Он заметил маленькую бутылочку зеленого успокоительного рядом со стаканом воды и улыбнулся. Ха! Старый Франт Фэншоу тоже был большим любителем опия.

– Да, мистер Кокль?

– Ничего, доктор. Просто сказка нравится. Я постараюсь работать потише.

– Шумите, если нужно, мистер Кокль. Они меня все равно не слышат.

– Осмотри его поближе, Кридмур.

– Вы, кажется, устали. Если хотите, я могу почитать.

– Это очень мило с вашей стороны, мистер Кокль.

– Мне нравятся интересные истории, доктор.
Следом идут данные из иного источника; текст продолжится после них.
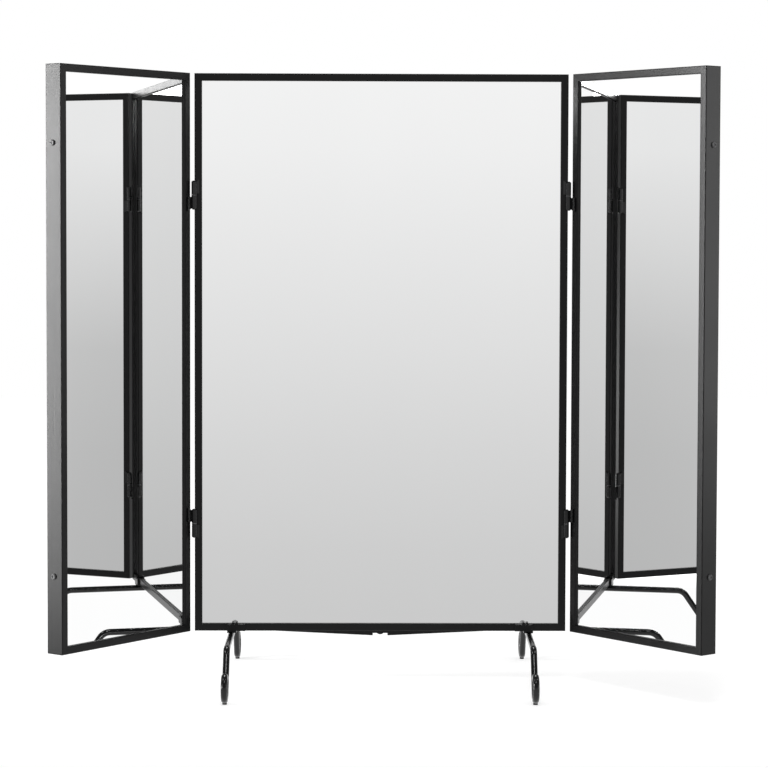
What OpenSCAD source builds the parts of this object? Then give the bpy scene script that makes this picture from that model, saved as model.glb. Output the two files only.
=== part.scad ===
// Three-part table mirror: a centre mirror on two scrolled rod feet,
// with a side mirror hung on each edge by two barrel hinges.
// Lengths are in millimetres and angles in degrees.
// The origin is on the table, under the middle of the whole mirror.
// +X is to the right, +Y to the back and +Z up.

/* [Frames] */
// Height of all three frames
frame_h = 677; // [500:1:900]
// Width of the centre frame
centre_w = 452; // [448:1:600]
// Width of each side frame
wing_w = 219.8; // [150:0.1:221]
// Depth of the frames from front to back
frame_d = 24; // [23:0.5:40]
// Width of the front lip that borders each glass
lip_w = 9; // [8:0.5:16]
// Thickness of the steel angle that the frames are made of
steel_t = 3; // [2:0.5:3.5]
// Broken edge on the outer corners of the steel angle
edge_break = 0.5; // [0.2:0.1:0.9]
// Play between a frame's wall and the panel inside it
panel_fit = 1; // [0.5:0.1:1.5]

/* [Mirror panels] */
// Thickness of the mirror glass
glass_t = 3; // [3:0.5:4]
// Thickness of the mounting tape between glass and board
tape_t = 1; // [0.8:0.1:1.5]
// Width of a strip of mounting tape
tape_w = 20; // [10:1:30]
// Distance from the glass edge to the nearest strip of tape
tape_margin = 25; // [15:1:35]
// Thickness of the backing board
board_t = 12; // [10:0.5:12]
// Broken edge round the back of the backing board
board_break = 1; // [0.5:0.1:2]

/* [Panel screws] */
// Distance from the end of a side mirror's upright bar to its screw
screw_inset = 90; // [60:1:120]
// Distance from the side of the centre frame to its nearest screw
end_inset = 25; // [15:1:26]
// Diameter of a panel screw's shank
screw_d = 3.5; // [3:0.1:4]
// Length of a panel screw under its head
screw_len = 18; // [12:1:24]
// Diameter of a panel screw's head
screw_head_d = 7; // [6:0.1:8]
// Height of a panel screw's head
screw_head_h = 2; // [1.5:0.1:2.2]
// Play round a screw's shank in its hole
screw_fit = 0.1; // [0.05:0.05:0.3]

/* [Hinges] */
// Angle that the left side mirror is swung forward from flat
left_swing = 52; // [0:0.1:120]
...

Он сел на край ее письменного стола, рядом со стариком:

– Магфрид, дружище, подойди сюда. Присоединяйся!

Он окинул скучающим взглядом стопку ее книг. В основном научные труды. Взгляд его упал на красную книжечку, не похожую на остальные. Он взял ее, раскрыл и увидел, что называлась она «История Запада для детей». Благочестивая пропаганда, сохранившаяся со времен старой Красной Республики. Как тогда любили поучать детей! Кридмур с любопытством пролистал высокопарные порицания порочной агентуры Стволов. Он пролистал обратно...

– О, нет!

Он остановился на переднем форзаце, где был изображен остроносый суровый мужчина в роскошном красном мундире. Смуглая кожа, седые волосы.
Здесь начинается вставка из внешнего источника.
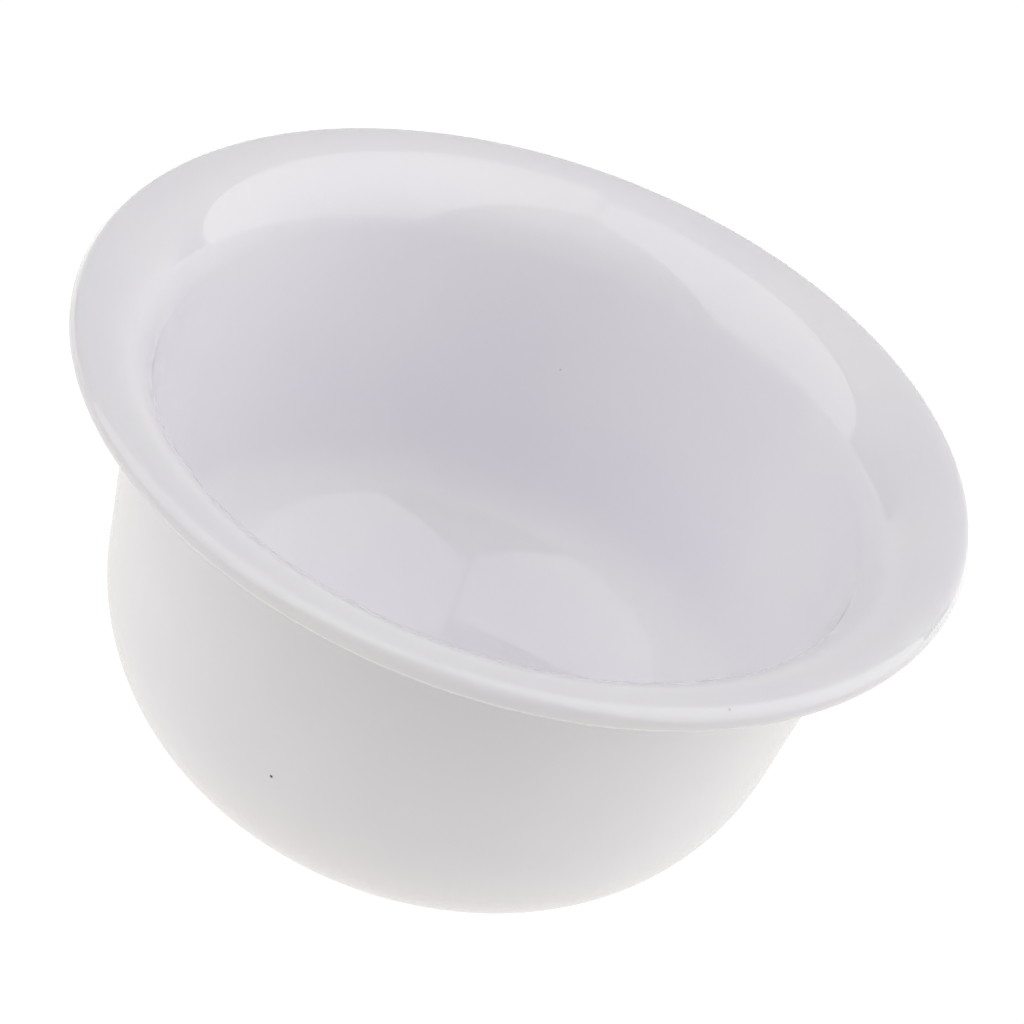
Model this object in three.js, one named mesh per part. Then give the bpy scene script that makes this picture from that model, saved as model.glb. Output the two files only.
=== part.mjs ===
// Drop-in shaving bowl: one glossy white moulding, made as a turned shell.
// Millimetres. +Z is up, and the origin is the centre of the flat that the bowl stands on.
import * as THREE from 'three';

// ---------- Driving dimensions ----------

const rimDiameter = 95; // over the outer edge of the lip
const overallHeight = 49.8; // from the flat underneath to the crown of the lip
const flangeOverhang = 7.1; // from the body wall to the lip's edge, level with the lip's centre
const lipRadius = 1.45; // the flange's edge is a round bead
const lipBlendRadius = 1.2; // hollow corner between the flange's underside and the bead
const wallThickness = 1.95; // of the body wall, and of the flange that rolls out of it
const wallDraft = 7.8; // degrees that the body opens out towards the top
const bodyCornerRadius = 23.5; // outside, where the wall turns into the standing flat
const floorThickness = 1.9;
const innerFloorRadius = 25; // inside, where the floor starts to rise
const innerCornerRadius = 12; // inside, where the rise tightens into the wall
const innerCornerSlope = 47; // degrees of rise at which the one becomes the other

// ---------- Resolution ----------

const turnSegments = 96;
const bodyArcSteps = 9;
const floorArcSteps = 5;
const flangeArcSteps = 8;
const beadArcSteps = 9;
const hollowArcSteps = 3;

// ---------- Lines and arcs of the section ----------
// A section point is (radius, height). The section is followed from the middle underneath, round
// the lip and back to the middle of the floor, so the material is always on its left.
// Angles are in degrees, from the section's outward direction.

function direction(angle) {
  const radians = THREE.MathUtils.degToRad(angle);
  return new THREE.Vector2(Math.cos(radians), Math.sin(radians));
}

function line(point, angle) {
  return { point, angle };
}

// The same line moved to its left, or to its right by a negative distance.
function offset(from, distance) {
  const point = from.point.clone().addScaledVector(direction(from.angle + 90), distance);
  return line(point, from.angle);
}

function meet(first, second) {
  const along = direction(first.angle);
  const across = direction(second.angle);
  const gap = second.point.clone().sub(first.point);
  const distance = gap.cross(across) / along.cross(across);
  return first.point.clone().addScaledVector(along, distance);
}

function arc(centre, radius, fromAngle, toAngle, steps) {
  const points = [];
  for (let step = 0; step <= steps; step += 1) {
    const angle = fromAngle + ((toAngle - fromAngle) * step) / steps;
    points.push(centre.clone().addScaledVector(direction(angle), radius));
  }
  return points;
}

// A round corner, turning left, from one line to the next.
function corner(first, second, radius, steps) {
  const centre = meet(offset(first, radius), offset(second, radius));
  return arc(centre, radius, first.angle - 90, second.angle - 90, steps);
}

// ---------- The section ----------

function bowlSection() {
  const beadCentre = new THREE.Vector2(rimDiameter / 2 - lipRadius, overallHeight - lipRadius);
  const wallTop = new THREE.Vector2(rimDiameter / 2 - flangeOverhang, beadCentre.y);

  const standingFlat = line(new THREE.Vector2(0, 0), 0);
  const outerWall = line(wallTop, 90 - wallDraft);
  const innerWall = offset(outerWall, wallThickness);
  const crown = line(new THREE.Vector2(beadCentre.x, overallHeight), 180);

  // The flange's top is one arc that rolls from the crown of the lip down into the inner wall.
  // Its centre is below the crown, and as far from the inner wall as from the crown.
  const tilt = THREE.MathUtils.degToRad(wallDraft);
  const reach = crown.point.clone().sub(innerWall.point);
  const rollRadius = (reach.x * Math.cos(tilt) - reach.y * Math.sin(tilt)) / (1 - Math.sin(tilt));
  const rollCentre = new THREE.Vector2(crown.point.x, overallHeight - rollRadius);
  const wallSide = 180 - wallDraft;

  // Its underside is the same arc, one wall thickness in. A hollow blend joins that to the bead,
  // and its centre is where both distances hold: to the roll's centre and to the bead's.
  const undersideRadius = rollRadius - wallThickness;
  const toRoll = undersideRadius - lipBlendRadius;
  const toBead = lipRadius + lipBlendRadius;
  const apart = beadCentre.y - rollCentre.y;
  const rise = (toRoll ** 2 - toBead ** 2 + apart ** 2) / (2 * apart);
  const blendStart = 90 + THREE.MathUtils.radToDeg(Math.acos(rise / toRoll));
  const blendCentre = rollCentre.clone().addScaledVector(direction(blendStart), toRoll);
  const beadStart = THREE.MathUtils.radToDeg(blendCentre.clone().sub(beadCentre).angle()) - 360;

  // Inside, a wide arc lifts off the floor and a tighter one turns it into the wall. They touch
  // where the rise reaches innerCornerSlope.
  const outwards = direction(innerCornerSlope - 90);
  const spread = innerFloorRadius - innerCornerRadius;
  const cornerHeight = floorThickness + innerFloorRadius + spread * outwards.y;
  const level = line(new THREE.Vector2(0, cornerHeight), 0);
  const cornerCentre = meet(offset(innerWall, innerCornerRadius), level);
  const floorCentre = cornerCentre.clone().addScaledVector(outwards, -spread);

  return [
    standingFlat.point,
    ...corner(standingFlat, outerWall, bodyCornerRadius, bodyArcSteps),
    ...arc(rollCentre, undersideRadius, wallSide, blendStart, flangeArcSteps),
    ...arc(blendCentre, lipBlendRadius, blendStart, beadStart + 180, hollowArcSteps).slice(1),
    ...arc(beadCentre, lipRadius, beadStart, 90, beadArcSteps).slice(1),
    ...arc(rollCentre, rollRadius, 90, wallSide, flangeArcSteps).slice(1),
    ...arc(cornerCentre, innerCornerRadius, -wallDraft, innerCornerSlope - 90, floorArcSteps),
    ...arc(floorCentre, innerFloorRadius, innerCornerSlope - 90, -90, floorArcSteps).slice(1),
    new THREE.Vector2(0, floorThickness),
  ];
}

// ---------- The bowl ----------

const whiteMoulding = new THREE.MeshStandardMaterial({
  color: new THREE.Color(0.9, 0.89, 0.9),
  roughness: 0.12,
  metalness: 0,
});

const shell = new THREE.LatheGeometry(bowlSection(), turnSegments);
shell.rotateX(Math.PI / 2);

const bowlShell = new THREE.Mesh(shell, whiteMoulding);
bowlShell.name = 'bowl_shell';

const shavingBowl = new THREE.Group();
shavingBowl.add(bowlShell);

export default shavingBowl;
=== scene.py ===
# %% [markdown]
# # A white drop-in shaving bowl
# The real bowl is one injection moulding in glossy white plastic: a deep round-bottomed body that
# rolls outwards into a wide flange, with a thick round bead for a lip. Shaving soap goes in the
# bottom and lather is worked up against the wall.
#
# The sizes were settled in CAD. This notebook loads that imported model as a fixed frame, makes a
# finer bowl in the same place, gives it a moulded finish, and lights it on a pale table.

# %% Load the frame
from math import acos, atan2, cos, degrees, pi, radians, sin

import bmesh
import bpy
from mathutils import Matrix, Quaternion, Vector


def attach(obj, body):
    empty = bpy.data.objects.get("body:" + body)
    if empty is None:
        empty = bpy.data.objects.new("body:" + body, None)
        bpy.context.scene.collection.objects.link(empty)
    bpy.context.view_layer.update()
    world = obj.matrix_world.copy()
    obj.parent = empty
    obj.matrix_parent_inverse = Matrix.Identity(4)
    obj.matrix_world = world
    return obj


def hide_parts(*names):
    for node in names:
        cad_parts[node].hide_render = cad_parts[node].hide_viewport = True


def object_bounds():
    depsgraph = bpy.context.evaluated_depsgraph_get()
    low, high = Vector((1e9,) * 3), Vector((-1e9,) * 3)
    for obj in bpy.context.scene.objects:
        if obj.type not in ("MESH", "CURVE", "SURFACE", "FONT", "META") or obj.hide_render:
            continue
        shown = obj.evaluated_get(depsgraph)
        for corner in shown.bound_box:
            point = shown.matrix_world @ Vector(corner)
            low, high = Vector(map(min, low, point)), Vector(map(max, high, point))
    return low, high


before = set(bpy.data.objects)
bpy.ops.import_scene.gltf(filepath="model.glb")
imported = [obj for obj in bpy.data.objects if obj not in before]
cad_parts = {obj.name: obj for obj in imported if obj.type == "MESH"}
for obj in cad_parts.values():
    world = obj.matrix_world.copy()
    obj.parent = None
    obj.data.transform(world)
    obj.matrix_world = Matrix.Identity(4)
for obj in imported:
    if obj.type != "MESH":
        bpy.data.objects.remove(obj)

MM = 0.001  # Blender works in metres
CAD_LOW, CAD_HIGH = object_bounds()
print("CAD box in mm:", [round(x / MM, 2) for x in (*CAD_LOW, *CAD_HIGH)])

# %% [markdown]
# ## Where the camera stands
# The camera comes first, so that every later step can be looked at from the right place. It stands
# about six bowl widths away and 34 degrees above the rim, with a long lens to suit, and it leans a
# fifth of a right angle, so the upright bowl is seen as if it were tipping to the right.
#
# A camera looks along its own -Z. `to_track_quat` turns it to face the bowl with the horizon level,
# and one more turn about its own Z gives the lean.

# %% The camera
rim_radius = CAD_HIGH.x
rim_level = CAD_HIGH.z - 1.45 * MM  # the height of the lip's widest line

EYE_ABOVE_RIM = 34.3  # degrees
EYE_DISTANCE = 12 * rim_radius
CAMERA_LEAN = 20.3  # degrees, anticlockwise as the camera sees itself
LENS = 197.6  # mm, on Blender's usual sensor of 36 mm

eye = Vector((0, -cos(radians(EYE_ABOVE_RIM)), sin(radians(EYE_ABOVE_RIM)))) * EYE_DISTANCE
eye.z += rim_level
aim = Vector((2.15 * MM, 0, rim_level - 12.15 * MM))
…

– Нет. Не может быть. Так мы его ищем?

– Не исключено, Кридмур.

– Но он погиб!

– Может, и нет.

– Он ли это – не могу сказать точно. Возможно. Книга отпечатана тридцать лет назад, портрет ему явно льстит, и состарился он недостаточно, но сходство есть. Это он?

– Мы не уверены. Возможно.

– Доктор не знает.

– Глупая женщина.

– Говорят, он умер в долине Блэккэп. Я слышал, он стал бандитом и погиб от рук Линии через десять лет после Блэккэпской битвы. Но никто никогда не говорил, что он выжил, потерял рассудок и лежит в госпитале. Так это правда он? Ха! Вы послали меня сюда, чтобы найти генерала Энвера? Но зачем? Что вам от него нужно? Выдайте ваши тайны – я все равно все узнаю. Я ведь везучий!

Они ужалили его – легкий удар Кнутом. Выражение недовольства. Он их раздражал. Один его глаз налился кровью, а в висках запульсировала боль.

– Вы в порядке, мистер Кокль?

– В полном порядке, доктор.

Она протянула ему зеленую книгу сказок:

– Вы собирались почитать пациентам.

– Да. Конечно, конечно...

Он отложил «Историю Запада» и принялся читать вслух сказки

Он читал им сказку о письме в бутылке, а голос в его голове все шептал:

– Послушай, Кридмур. Мы доверяем тебе. Не вздумай нас предать.

– Ну, что вы. Как можно!

В конце прошлого года Линия захватила Брэйзенвуд и пробурила там нефтяные скважины. В руинах городского ломбарда, среди страниц девичьего альбома, украшенных завитушками и цветочками, они обнаружили последнее письмо генерала Энвера своей внучке – та уже мертва. В письме Генерал описывал свой последний поход в горы. Какие именно горы ? Мы не знаем. Линии это тоже неизвестно, как донесли нам наши шпионы. В письме говорится о Первом Племени – и об Оружии, спрятанном неведомо где...

19. ДУХ

Утром, когда Лив вошла в кабинет попечителя, тот заполнял журнал. Но тут же отложил его, встал для приветствия и с места продолжил беседу так, словно та и не прерывалась:

– Так вот! Я должен кое-что показать вам, доктор.

Он надел твидовый пиджак и спрятал очки в карман.

– Да, вы говорили. За этим я и пришла.

– Превосходно. Кажется, вы ни разу не спросили меня о нашем Страже. Нашем Духе. Нашем Гении Места. Нашем Хранителе. Нашем Эгрегоре [Эгрегор (др.-греч.; страж) – в оккультных и нетрадиционных религиозных движениях – душа вещи, «ментальный конденсат», порождаемый мыслями и эмоциями людей и обретающий самостоятельное бытие. По мнению приверженцев учения, эгрегорами обладают реликвии, памятные вещи и прочие предметы, которые якобы помогают им либо, наоборот, несут проклятие. Сила и долговечность эгрегора зависит от согласованности и численности группы. Современная наука существования эгрегоров не признает]. Называйте его как хотите.